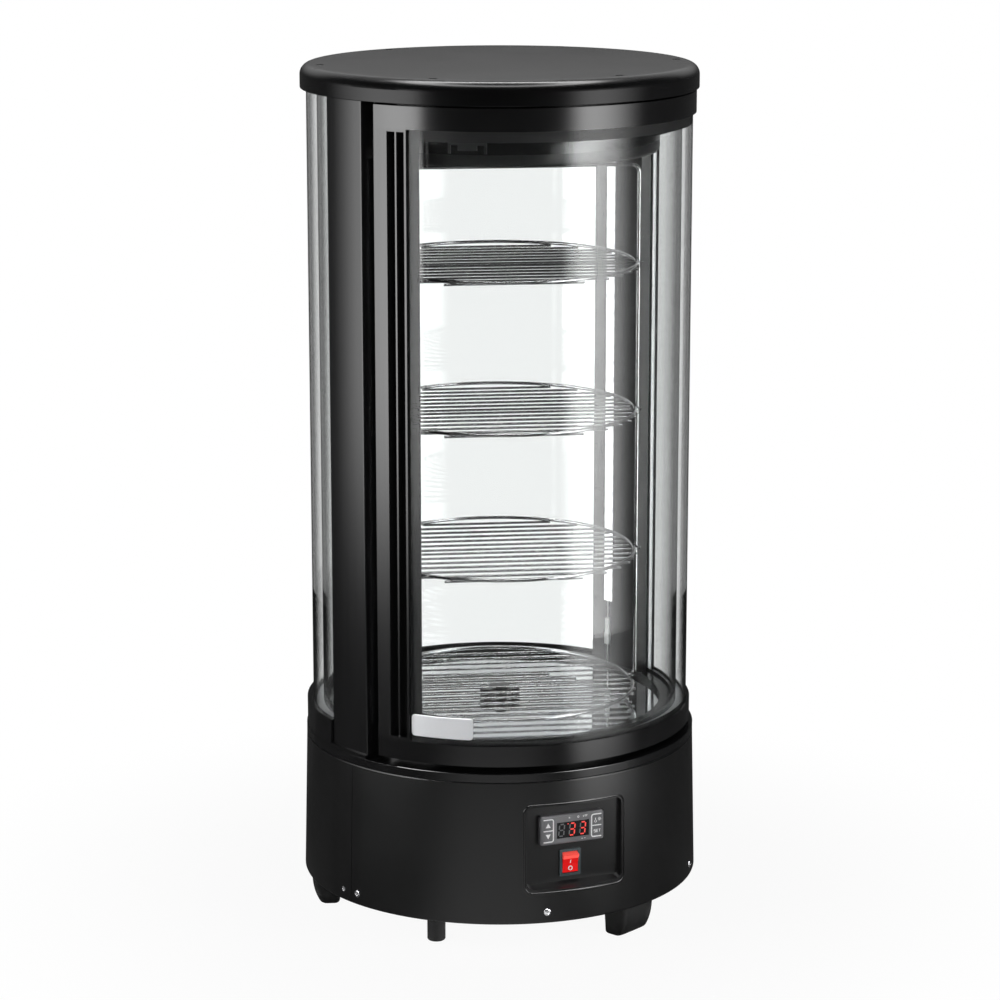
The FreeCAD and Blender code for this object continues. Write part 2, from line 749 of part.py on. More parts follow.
def rear_spacer():
    """Spacer of the rear glazing."""
    start, stop = rear_limits()
    return spacer_frame(start, stop, collar_z1 - channel_depth + fit, lid_z0 + top_channel_depth - fit)


def glazing_gasket():
    """Black rim that seals the foot of the rear inner pane to the collar."""
    start, stop = rear_limits()
    thick = 2.6
    outer = inner_pane_inner
    return turned([(outer - thick, collar_z1), (outer, collar_z1), (outer, collar_z1 + 5.2),
                   (outer - 0.9, collar_z1 + 5.2), (outer - thick, collar_z1 + 3.2)],
                  90.0 + cover_half + 0.3, 270.0 - cover_half - 0.3)


def lid_screw_points(z):
    """Places of the lid screws at a height; one is straight ahead."""
    return [around(lid_screw_reach, 360.0 / lid_screw_count * i, z) for i in range(lid_screw_count)]


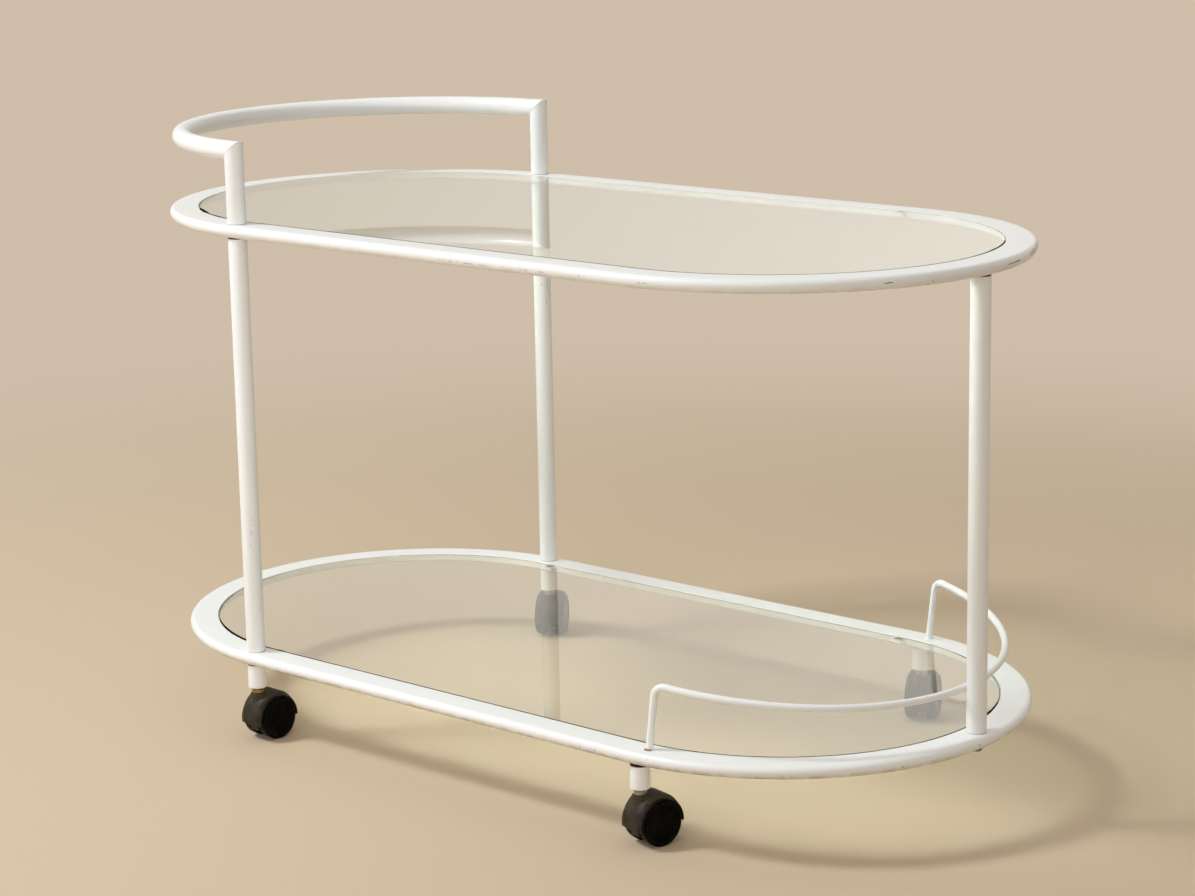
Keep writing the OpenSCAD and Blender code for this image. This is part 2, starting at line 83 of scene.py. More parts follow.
def mathNode(operation, *values, clamp=False):
    return operationNode("ShaderNodeMath", values, operation=operation, use_clamp=clamp)


def times(first, second):
    return mathNode("MULTIPLY", first, second)


def vectorNode(operation, *values):
    return operationNode("ShaderNodeVectorMath", values, operation=operation)


def mapRange(value, low, high, toLow=0.0, toHigh=1.0):
    values = (value, low, high, toLow, toHigh)
    return operationNode("ShaderNodeMapRange", values, clamp=True)


def mixColour(factor, first, second):
    # a colour mix has its two colours at inputs 6 and 7
    inputs = {0: factor, 6: first, 7: second}
    return addNode(factor.id_data, "ShaderNodeMix", inputs, data_type="RGBA").outputs[2]


def layered(colour, layers):
    # lays each (mask, amount, colour) over what is there
    for mask, amount, over in layers:
        colour = mixColour(times(mask, amount), colour, over)
    return colour


def noiseNode(coords, scale, detail, roughness=0.55, distortion=0.0, output="Fac"):
    return addNode(coords.id_data, "ShaderNodeTexNoise", {
        "Vector": coords, "Scale": scale, "Detail": detail,
        "Roughness": roughness, "Distortion": distortion,
    }).outputs[output]


def facingUp(tree):
    # 1 where a surface looks straight up, -1 where it looks straight down
    normal = tree.nodes.new("ShaderNodeNewGeometry").outputs["Normal"]
    return addNode(tree, "ShaderNodeSeparateXYZ", {"Vector": normal}).outputs["Z"]


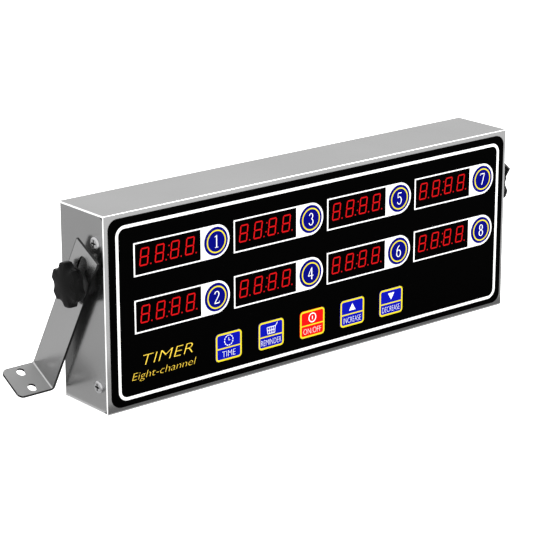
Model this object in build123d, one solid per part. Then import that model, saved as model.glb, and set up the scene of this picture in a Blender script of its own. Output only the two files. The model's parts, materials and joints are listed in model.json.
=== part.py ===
from build123d import *
import os
from math import atan2, cos, radians, sin, tan

os.makedirs("parts", exist_ok=True)

# Eight-channel kitchen timer in a folded stainless-steel case, with a swing bracket and a
# clamping knob at each end. Millimetres. The origin is the centre of the case's bottom face,
# +X is to the right seen from the front, +Y goes to the back and +Z is up.

# ---- case ----
body_width = 293.0
body_height = 109.7
body_depth = 39.8
sheet = 1.0                 # steel sheet of the case
bend_radius = 1.2           # outer radius of its folds
nest_gap = 0.05             # between the two folded halves of the case
side_corner_radius = 3.0    # front corners of the side walls

# ---- printed front panel ----
overlay_thickness = 0.5
overlay_side_gap = 2.4
overlay_top_gap = 2.9
overlay_bottom_gap = 3.0
overlay_shift = 0.4         # the panel sits this far right of the middle
overlay_corner = 6.0

# ---- channels: two rows of four, each a window and a round key ----
columns = 4
rows = 2
window_width = 43.4
window_height = 17.0
window_corner = 1.0
window_to_left = 31.2       # channel centre to the window's left edge
key_to_right = 22.6         # channel centre to the key's centre
channel_half_left = 32.4
channel_half_right = 31.9
channels_left_margin = 15.1
channels_right_margin = 8.2
first_row_drop = 24.1       # top edge of the panel to the first row
second_row_drop = 1.0       # second row below the middle of the other two rows
lens_gap = 0.05

# ---- display modules behind the windows ----
module_width = 40.2
module_height = 12.8
module_depth = 7.0
module_lift = 0.8           # module centre above the window's centre
module_gap = 0.4
module_set_back = 0.1       # module face behind the front of the steel

# ---- keys ----
channel_key_diameter = 15.8
function_key_width = 18.0
function_key_height = 15.9
function_key_corner = 2.2
function_pitch = 30.1
function_row_lift = 18.6    # bottom edge of the panel to the row's centre
function_row_shift = -5.4
key_thickness = 0.5
key_proud = 0.4             # key face in front of the panel
key_side_gap = 0.15
key_travel = 0.3
stem_diameter = 3.4
stem_hole_gap = 0.5
stem_end_gap = 0.1          # stem to switch when the key is fully pressed
switch_size = 6.0
switch_height = 3.5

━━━

THE PROBLEM
Only lines with the word "scene" should be collected from the material.

EXERCISE RESULT
Keep writing the OpenSCAD and Blender code for this image. This is part 2, starting at line 83 of scene.py. More parts follow.
Model this object in build123d, one solid per part. Then import that model, saved as model.glb, and set up the scene of this picture in a Blender script of its own. Output only the two files. The model's parts, materials and joints are listed in model.json.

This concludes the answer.